And even then, it’s not the end of anything.
Above the lake, there’s a pass — the part most people underestimate when they’re still looking at photos. That crossing shifts the entire experience. What looked like a destination turns into a transition. What felt like a hike becomes something closer to a route.
That’s why Ala Kul stays with people. Not just because of how it looks, but because of how it unfolds — and how it doesn’t really work as a single stop.
- Start: Karakol Valley (forest + gradual ascent)
- Midpoint: Ala Kul Lake (~3500m)
- Key challenge: Ala Kul Pass (~3900m)
- Exit: Altyn Arashan (valley + hot springs)
- Best format: 3-day crossing (not a return hike)
Why Ala Kul Matters
There are plenty of mountain lakes in Kyrgyzstan. You’ll pass smaller ones on other routes, see others from a distance, even camp beside a few without planning your entire trip around them.

Ala Kul isn’t like that.
It sits in a position that forces you to move through the landscape in a very specific way. You don’t reach it casually. You commit to the valley, gain elevation steadily, and eventually step into terrain where altitude, exposure, and weather start to matter more than distance.
And then, just when it feels like you’ve reached the point everything was building toward, the route keeps going.
That structure — approach, climb, lake, pass, descent — is what makes Ala Kul one of the defining mountain routes near Karakol. Not because any single part is unique on its own, but because all of them sit tightly together inside a relatively short distance.
Within a few days, you move through forest, alpine terrain, high-altitude lake conditions, and a full pass crossing before dropping into a completely different valley system. That kind of compression is rare. It’s also what makes the experience feel more complete than it looks on paper.
This is also why Ala Kul almost never stands alone in real travel plans.
Look closely at how people move through this part of Kyrgyzstan and you’ll notice the same pattern repeating. Karakol as the entry point. A climb through the valley. The lake somewhere above. The pass. And then, on the far side, Altyn Arashan — a softer valley, open ground, hot springs, and a sense that the route has resolved into something else.
It’s not two separate destinations. It’s one continuous movement.
That’s the part that doesn’t show up clearly in photos. But once you’re on the ground, it becomes obvious pretty quickly.
Ala Kul at a Glance
| Feature | Ala Kul Basics |
|---|---|
| Location | Mountains above Karakol, Issyk-Kul region (Terskey Ala-Too range) |
| Lake elevation | Approx. 3500–3560 meters |
| Pass elevation | Approx. 3800–3900+ meters |
| Route length | Roughly 45–55 km depending on variation |
| Typical duration | 2–4 days (3 days most common) |
| Route type | Point-to-point mountain crossing |
| Main challenge | Altitude, steep ascent, pass crossing, changing weather |
| Best season | Mid-June to mid-September |
| Why people do it | High-altitude lake, pass crossing, connection to Altyn Arashan |
Those numbers help, but they don’t fully explain what the route feels like.
The distance isn’t extreme. The timeline isn’t unusual for a multi-day hike. On paper, it can even look manageable if you’ve done other mountain routes before.
What changes things is how those elements stack together.
You gain altitude quickly enough that it stays noticeable. The most demanding section lines up with the most important part of the route. And the highest point — the pass — doesn’t sit at the beginning or the end, but right in the middle of the experience.
That combination shifts the way the trek feels in practice. It stops being a sequence of easy segments and starts behaving like a continuous build toward a single crossing.
Ala Kul on the Map
From Karakol, the route doesn’t spread out. It funnels inward.
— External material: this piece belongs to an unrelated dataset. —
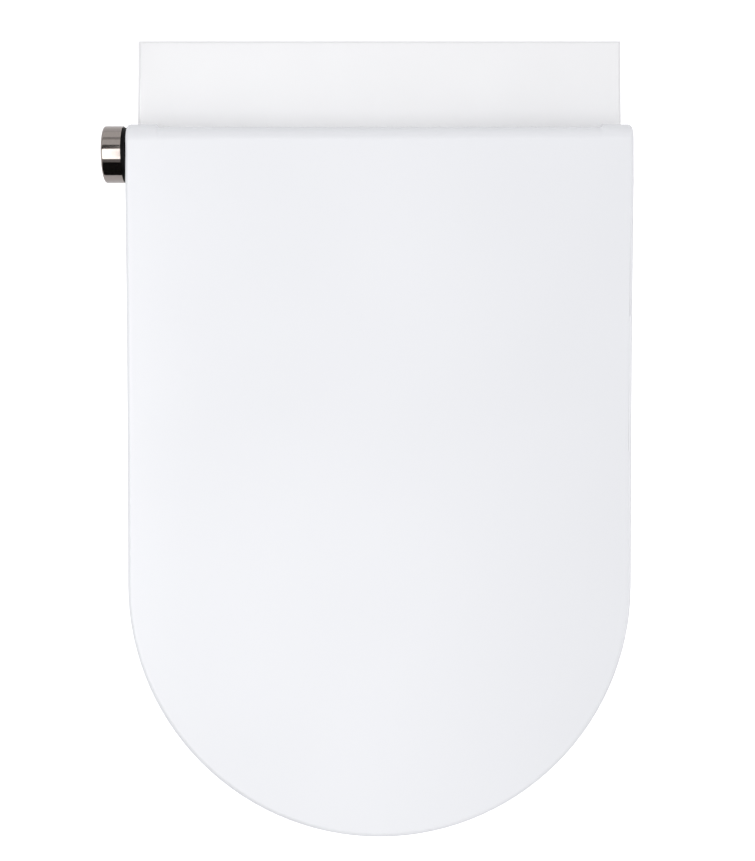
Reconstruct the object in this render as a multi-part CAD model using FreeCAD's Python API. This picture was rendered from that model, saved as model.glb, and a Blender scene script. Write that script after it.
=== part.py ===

You move into Karakol Valley first — a wide, forested corridor that gradually narrows as you follow the river upstream. Early on, it still feels connected to the town. There are signs of access, movement, occasional traffic depending on where you start.
That sense fades as you go higher.
The valley tightens. The trees thin out. The terrain becomes more exposed, and the path starts to feel less like a walk through a landscape and more like a path carved into it.
Ala Kul sits above that transition, tucked into the upper basin below the pass. It’s not visible from below. You reach it only after committing to the climb.
Above the lake, the route continues toward Ala Kul Pass. That’s the point where the direction of travel matters. One side still belongs to Karakol Valley. The other side opens toward Altyn Arashan.
Once you cross, the structure of the route changes again.
The descent pulls you into a different system entirely — broader, softer in places, but still high enough to remind you that you haven’t fully left the mountains yet. Eventually, the terrain opens into Altyn Arashan, where the route slows down again and starts to feel less compressed.
Seen like that, Ala Kul isn’t a destination in the middle of nowhere. It’s a link between two distinct mountain spaces.
If you imagine Ala Kul as a point, it feels remote and disconnected. If you imagine it as a crossing between Karakol Valley and Altyn Arashan, the route becomes much easier to understand.
Where Is Ala Kul and How the Region Is Structured
On a map, it looks almost too simple. Karakol sits right at the edge of Issyk-Kul. The mountains rise immediately behind it. And somewhere in that mass — Ala Kul.
What the map doesn’t show very well is how that distance actually unfolds.
You don’t step out of Karakol and suddenly feel like you’re in high mountains. It shifts in layers. The edge of town fades, the road narrows, then you enter the valley properly — and for a while, it still feels open, almost relaxed.
Karakol Valley stretches out longer than people expect. A wide corridor at first, with the river running through it, forest on both sides, the kind of terrain where you can walk for hours without feeling like you’ve really “started” yet.
Then something changes.
Not sharply. Just enough. The valley tightens. The slope edges closer. The trail stops feeling flat. You don’t always notice the exact moment it happens, but your pace adjusts before you think about it.
This is where the route begins to pull inward.
Ala Kul sits somewhere above this transition — not visible, not obvious, not something you can orient yourself toward from below. You move into it without seeing it first. The lake only reveals itself once you’ve already committed to the climb.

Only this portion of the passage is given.